In the records below, pick out all lines containing the word "joints".

Material for this task.
○ ○ ○ ○
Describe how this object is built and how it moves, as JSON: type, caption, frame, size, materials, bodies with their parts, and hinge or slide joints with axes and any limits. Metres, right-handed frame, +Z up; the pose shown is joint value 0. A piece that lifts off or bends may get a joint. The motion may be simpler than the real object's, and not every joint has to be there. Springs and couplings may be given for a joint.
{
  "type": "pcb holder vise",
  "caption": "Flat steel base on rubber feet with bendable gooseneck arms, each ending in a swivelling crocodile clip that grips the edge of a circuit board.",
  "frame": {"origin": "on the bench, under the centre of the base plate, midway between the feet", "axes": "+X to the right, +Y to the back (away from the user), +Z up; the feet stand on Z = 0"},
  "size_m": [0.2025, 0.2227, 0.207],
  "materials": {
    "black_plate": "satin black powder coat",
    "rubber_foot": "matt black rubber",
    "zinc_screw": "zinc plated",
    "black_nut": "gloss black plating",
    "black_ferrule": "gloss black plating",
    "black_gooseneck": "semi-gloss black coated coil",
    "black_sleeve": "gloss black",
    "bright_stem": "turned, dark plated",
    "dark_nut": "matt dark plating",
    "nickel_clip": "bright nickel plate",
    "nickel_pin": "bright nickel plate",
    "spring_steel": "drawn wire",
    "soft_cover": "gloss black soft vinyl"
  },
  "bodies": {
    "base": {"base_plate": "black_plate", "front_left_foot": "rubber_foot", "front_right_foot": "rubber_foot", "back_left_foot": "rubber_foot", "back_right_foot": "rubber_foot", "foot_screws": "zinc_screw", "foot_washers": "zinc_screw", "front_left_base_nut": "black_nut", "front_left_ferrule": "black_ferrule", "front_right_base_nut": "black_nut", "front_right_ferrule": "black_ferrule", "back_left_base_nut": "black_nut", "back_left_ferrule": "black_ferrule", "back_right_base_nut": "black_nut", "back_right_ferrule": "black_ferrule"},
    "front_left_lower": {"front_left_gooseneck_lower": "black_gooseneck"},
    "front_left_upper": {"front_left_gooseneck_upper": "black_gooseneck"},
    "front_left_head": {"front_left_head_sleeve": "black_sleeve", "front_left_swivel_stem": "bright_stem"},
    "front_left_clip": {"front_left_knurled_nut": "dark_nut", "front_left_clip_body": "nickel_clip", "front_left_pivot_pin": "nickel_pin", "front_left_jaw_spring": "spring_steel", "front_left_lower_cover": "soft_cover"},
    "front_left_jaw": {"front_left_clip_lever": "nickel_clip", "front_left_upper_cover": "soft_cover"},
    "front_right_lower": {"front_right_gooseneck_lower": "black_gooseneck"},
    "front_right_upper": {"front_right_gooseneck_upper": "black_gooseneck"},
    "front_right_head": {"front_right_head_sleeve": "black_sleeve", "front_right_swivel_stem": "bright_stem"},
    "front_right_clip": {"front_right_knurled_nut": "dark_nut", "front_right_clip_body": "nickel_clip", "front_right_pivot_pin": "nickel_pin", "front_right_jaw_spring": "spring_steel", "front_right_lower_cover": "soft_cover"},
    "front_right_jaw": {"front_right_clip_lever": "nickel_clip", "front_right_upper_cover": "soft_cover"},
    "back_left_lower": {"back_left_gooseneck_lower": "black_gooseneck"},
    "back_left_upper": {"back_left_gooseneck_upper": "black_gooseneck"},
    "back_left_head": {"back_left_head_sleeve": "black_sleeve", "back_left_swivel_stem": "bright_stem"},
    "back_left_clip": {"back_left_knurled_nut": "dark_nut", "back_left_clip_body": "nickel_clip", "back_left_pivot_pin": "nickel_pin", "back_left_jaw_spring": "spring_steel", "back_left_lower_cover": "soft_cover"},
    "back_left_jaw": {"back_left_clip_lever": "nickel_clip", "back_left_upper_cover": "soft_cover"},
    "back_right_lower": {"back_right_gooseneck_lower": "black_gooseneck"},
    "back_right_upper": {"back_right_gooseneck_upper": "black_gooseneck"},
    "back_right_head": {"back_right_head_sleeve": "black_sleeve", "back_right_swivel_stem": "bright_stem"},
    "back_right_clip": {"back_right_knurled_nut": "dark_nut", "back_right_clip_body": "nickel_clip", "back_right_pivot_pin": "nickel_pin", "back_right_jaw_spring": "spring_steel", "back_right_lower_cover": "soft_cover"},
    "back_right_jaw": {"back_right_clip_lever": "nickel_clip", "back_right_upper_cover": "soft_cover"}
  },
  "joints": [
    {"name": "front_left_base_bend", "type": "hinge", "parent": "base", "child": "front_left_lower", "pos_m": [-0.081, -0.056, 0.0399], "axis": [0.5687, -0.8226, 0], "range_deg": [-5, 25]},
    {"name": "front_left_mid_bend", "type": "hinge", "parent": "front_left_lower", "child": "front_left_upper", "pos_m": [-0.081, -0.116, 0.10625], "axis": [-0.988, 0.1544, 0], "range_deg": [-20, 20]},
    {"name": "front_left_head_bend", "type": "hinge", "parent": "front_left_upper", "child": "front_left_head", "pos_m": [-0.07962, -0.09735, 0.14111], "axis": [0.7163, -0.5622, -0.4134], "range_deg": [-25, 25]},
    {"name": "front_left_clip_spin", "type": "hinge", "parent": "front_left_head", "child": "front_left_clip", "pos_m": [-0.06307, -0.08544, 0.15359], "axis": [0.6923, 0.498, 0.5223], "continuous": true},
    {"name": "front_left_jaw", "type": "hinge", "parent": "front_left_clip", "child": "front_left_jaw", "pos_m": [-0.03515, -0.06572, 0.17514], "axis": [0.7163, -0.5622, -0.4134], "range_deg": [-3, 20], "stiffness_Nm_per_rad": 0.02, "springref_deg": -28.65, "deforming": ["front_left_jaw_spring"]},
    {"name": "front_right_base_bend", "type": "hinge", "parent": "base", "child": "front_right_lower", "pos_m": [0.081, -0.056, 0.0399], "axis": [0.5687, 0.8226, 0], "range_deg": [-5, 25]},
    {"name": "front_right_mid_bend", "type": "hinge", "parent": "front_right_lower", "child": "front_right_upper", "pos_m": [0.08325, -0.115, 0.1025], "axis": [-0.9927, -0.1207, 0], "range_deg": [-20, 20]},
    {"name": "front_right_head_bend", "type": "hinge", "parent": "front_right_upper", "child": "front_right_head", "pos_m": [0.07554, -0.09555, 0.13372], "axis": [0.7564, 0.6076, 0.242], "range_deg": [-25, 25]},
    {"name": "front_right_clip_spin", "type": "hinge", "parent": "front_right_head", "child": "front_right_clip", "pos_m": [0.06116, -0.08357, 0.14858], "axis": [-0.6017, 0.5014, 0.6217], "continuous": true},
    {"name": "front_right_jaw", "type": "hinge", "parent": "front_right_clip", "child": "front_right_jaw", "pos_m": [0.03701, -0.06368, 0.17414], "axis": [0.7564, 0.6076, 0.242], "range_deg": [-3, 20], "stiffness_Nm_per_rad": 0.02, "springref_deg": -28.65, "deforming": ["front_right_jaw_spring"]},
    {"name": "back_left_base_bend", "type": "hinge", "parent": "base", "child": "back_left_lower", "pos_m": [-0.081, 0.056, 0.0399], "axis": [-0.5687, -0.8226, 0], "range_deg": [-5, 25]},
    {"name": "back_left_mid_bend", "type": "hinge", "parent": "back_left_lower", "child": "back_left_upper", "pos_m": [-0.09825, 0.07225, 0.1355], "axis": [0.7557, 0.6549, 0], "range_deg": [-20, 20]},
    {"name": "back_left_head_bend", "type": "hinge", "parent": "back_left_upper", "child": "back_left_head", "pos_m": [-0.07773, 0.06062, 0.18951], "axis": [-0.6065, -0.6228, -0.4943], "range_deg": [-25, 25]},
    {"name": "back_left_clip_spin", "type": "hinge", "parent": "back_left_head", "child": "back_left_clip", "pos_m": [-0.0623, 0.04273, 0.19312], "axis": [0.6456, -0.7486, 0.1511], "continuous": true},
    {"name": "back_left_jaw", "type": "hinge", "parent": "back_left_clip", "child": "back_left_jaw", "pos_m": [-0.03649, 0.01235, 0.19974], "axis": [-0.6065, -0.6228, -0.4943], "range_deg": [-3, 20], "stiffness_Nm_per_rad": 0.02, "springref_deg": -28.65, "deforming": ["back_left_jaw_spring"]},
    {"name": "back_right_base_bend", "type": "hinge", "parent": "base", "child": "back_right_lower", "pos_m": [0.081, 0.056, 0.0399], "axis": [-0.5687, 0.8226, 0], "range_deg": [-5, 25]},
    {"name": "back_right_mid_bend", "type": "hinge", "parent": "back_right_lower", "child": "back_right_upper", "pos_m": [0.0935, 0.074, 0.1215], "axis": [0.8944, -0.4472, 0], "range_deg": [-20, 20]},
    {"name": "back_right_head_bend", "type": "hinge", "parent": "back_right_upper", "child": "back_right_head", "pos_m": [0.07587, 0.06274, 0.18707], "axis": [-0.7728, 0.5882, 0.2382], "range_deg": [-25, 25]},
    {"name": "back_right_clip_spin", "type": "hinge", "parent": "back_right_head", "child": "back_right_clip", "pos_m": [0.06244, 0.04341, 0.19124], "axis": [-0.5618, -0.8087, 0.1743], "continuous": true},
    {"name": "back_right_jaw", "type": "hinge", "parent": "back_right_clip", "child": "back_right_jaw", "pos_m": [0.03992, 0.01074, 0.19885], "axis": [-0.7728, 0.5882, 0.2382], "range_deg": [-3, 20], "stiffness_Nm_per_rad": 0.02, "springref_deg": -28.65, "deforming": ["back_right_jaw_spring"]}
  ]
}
○ ○ ○ ○
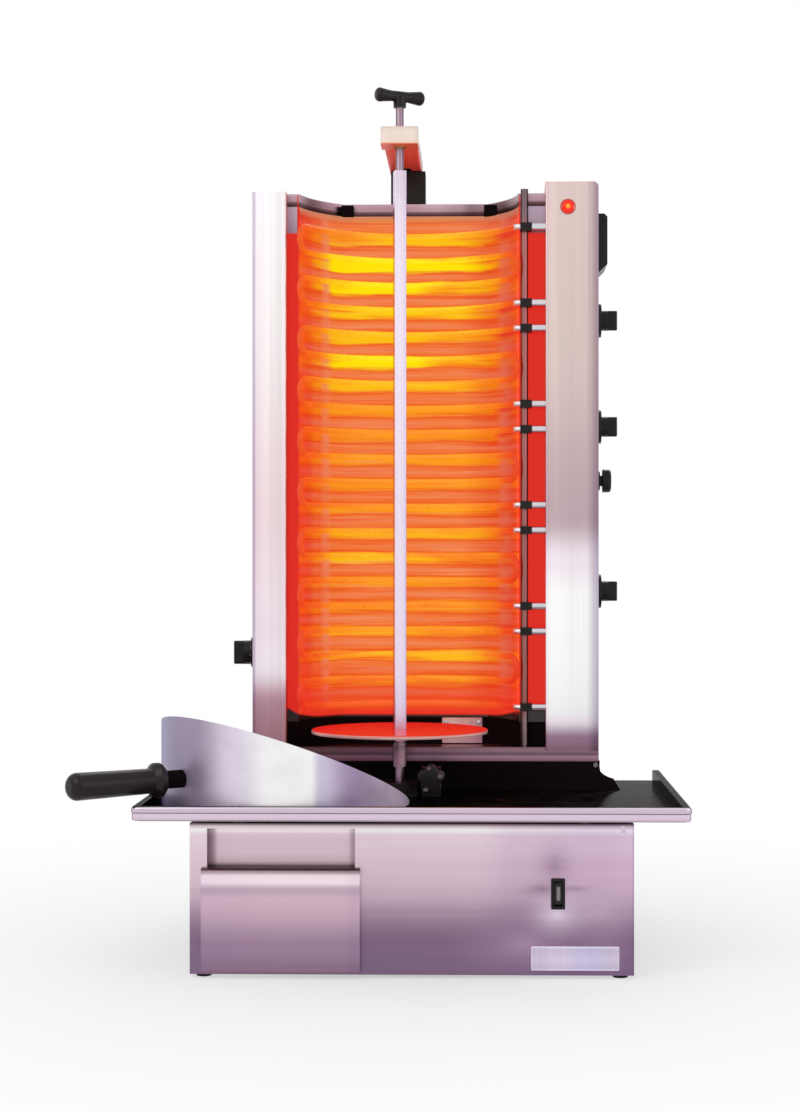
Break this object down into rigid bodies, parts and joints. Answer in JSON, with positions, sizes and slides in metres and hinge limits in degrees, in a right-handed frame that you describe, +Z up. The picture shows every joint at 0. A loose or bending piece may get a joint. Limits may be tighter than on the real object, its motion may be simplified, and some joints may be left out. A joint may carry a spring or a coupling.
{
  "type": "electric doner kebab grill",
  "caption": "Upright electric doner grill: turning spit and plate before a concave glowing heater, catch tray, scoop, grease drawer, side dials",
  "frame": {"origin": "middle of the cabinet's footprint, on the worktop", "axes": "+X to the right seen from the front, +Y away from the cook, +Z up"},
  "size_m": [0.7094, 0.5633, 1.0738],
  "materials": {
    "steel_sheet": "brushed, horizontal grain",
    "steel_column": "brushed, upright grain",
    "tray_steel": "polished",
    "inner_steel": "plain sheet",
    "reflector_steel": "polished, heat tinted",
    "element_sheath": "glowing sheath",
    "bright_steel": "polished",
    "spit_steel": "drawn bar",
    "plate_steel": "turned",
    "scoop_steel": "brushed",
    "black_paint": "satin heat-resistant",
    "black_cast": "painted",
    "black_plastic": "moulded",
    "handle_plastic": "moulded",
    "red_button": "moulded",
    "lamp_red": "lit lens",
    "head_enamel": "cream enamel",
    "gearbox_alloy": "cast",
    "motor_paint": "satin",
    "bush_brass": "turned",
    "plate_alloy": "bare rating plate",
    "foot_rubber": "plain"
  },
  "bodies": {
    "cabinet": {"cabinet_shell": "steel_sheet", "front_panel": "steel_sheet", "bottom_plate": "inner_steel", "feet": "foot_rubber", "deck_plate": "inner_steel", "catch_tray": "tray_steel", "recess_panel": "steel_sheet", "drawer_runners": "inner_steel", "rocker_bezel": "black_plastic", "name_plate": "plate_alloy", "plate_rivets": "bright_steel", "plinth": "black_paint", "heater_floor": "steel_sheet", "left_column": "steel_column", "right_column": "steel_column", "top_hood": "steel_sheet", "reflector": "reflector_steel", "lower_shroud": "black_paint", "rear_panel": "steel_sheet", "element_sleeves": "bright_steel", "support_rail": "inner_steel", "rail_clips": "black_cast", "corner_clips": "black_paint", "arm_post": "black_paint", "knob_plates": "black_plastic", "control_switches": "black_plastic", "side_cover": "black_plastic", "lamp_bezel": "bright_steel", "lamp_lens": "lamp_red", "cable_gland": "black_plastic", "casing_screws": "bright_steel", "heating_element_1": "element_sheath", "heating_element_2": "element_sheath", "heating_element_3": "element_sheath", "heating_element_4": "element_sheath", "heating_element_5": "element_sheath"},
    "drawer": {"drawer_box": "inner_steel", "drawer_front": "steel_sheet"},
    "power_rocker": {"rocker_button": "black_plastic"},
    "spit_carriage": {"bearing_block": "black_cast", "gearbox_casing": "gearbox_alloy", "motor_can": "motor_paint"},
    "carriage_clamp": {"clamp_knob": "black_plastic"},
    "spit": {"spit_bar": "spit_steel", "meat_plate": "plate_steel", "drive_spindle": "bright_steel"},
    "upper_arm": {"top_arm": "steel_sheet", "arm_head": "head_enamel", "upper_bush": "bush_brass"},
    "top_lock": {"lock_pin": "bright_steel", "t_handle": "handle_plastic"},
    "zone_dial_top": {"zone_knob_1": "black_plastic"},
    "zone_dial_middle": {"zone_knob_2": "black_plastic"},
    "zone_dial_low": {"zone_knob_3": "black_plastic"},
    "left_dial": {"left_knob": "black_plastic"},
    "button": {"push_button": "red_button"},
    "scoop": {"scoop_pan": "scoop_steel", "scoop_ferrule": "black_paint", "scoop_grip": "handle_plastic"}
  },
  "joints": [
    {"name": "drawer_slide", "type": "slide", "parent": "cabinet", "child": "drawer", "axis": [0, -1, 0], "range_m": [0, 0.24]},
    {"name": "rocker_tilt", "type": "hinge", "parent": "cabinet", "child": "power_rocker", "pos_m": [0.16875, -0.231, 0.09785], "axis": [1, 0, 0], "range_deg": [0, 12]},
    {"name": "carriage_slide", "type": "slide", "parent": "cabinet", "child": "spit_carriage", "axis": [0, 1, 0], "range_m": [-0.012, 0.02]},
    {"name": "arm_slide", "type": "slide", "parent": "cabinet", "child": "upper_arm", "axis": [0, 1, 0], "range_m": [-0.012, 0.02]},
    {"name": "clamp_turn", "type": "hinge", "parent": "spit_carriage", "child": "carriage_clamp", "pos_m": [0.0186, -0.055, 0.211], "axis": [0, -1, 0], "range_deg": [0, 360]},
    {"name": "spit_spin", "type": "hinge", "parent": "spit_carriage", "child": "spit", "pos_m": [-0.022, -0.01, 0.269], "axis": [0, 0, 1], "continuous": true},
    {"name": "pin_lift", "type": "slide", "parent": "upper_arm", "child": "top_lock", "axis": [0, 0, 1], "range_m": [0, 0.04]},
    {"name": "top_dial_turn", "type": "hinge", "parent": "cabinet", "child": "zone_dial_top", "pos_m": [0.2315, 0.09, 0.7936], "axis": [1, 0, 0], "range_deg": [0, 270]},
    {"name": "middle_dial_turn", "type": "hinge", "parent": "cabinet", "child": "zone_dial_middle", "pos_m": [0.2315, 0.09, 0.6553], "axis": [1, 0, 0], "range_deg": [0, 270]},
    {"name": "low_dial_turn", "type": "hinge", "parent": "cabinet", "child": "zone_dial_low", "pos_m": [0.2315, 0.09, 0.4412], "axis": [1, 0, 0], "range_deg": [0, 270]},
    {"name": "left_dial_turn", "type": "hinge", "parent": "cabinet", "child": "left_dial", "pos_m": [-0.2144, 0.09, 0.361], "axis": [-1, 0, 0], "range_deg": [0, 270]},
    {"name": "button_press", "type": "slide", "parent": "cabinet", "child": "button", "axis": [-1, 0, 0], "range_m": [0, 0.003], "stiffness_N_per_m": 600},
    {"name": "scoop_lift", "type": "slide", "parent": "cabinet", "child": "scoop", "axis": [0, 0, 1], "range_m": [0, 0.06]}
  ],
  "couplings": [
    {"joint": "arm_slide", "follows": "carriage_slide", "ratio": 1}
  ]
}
○ ○ ○ ○
Answer to the task.
Describe how this object is built and how it moves, as JSON: type, caption, frame, size, materials, bodies with their parts, and hinge or slide joints with axes and any limits. Metres, right-handed frame, +Z up; the pose shown is joint value 0. A piece that lifts off or bends may get a joint. The motion may be simpler than the real object's, and not every joint has to be there. Springs and couplings may be given for a joint.
  "joints": [
Break this object down into rigid bodies, parts and joints. Answer in JSON, with positions, sizes and slides in metres and hinge limits in degrees, in a right-handed frame that you describe, +Z up. The picture shows every joint at 0. A loose or bending piece may get a joint. Limits may be tighter than on the real object, its motion may be simplified, and some joints may be left out. A joint may carry a spring or a coupling.
  "joints": [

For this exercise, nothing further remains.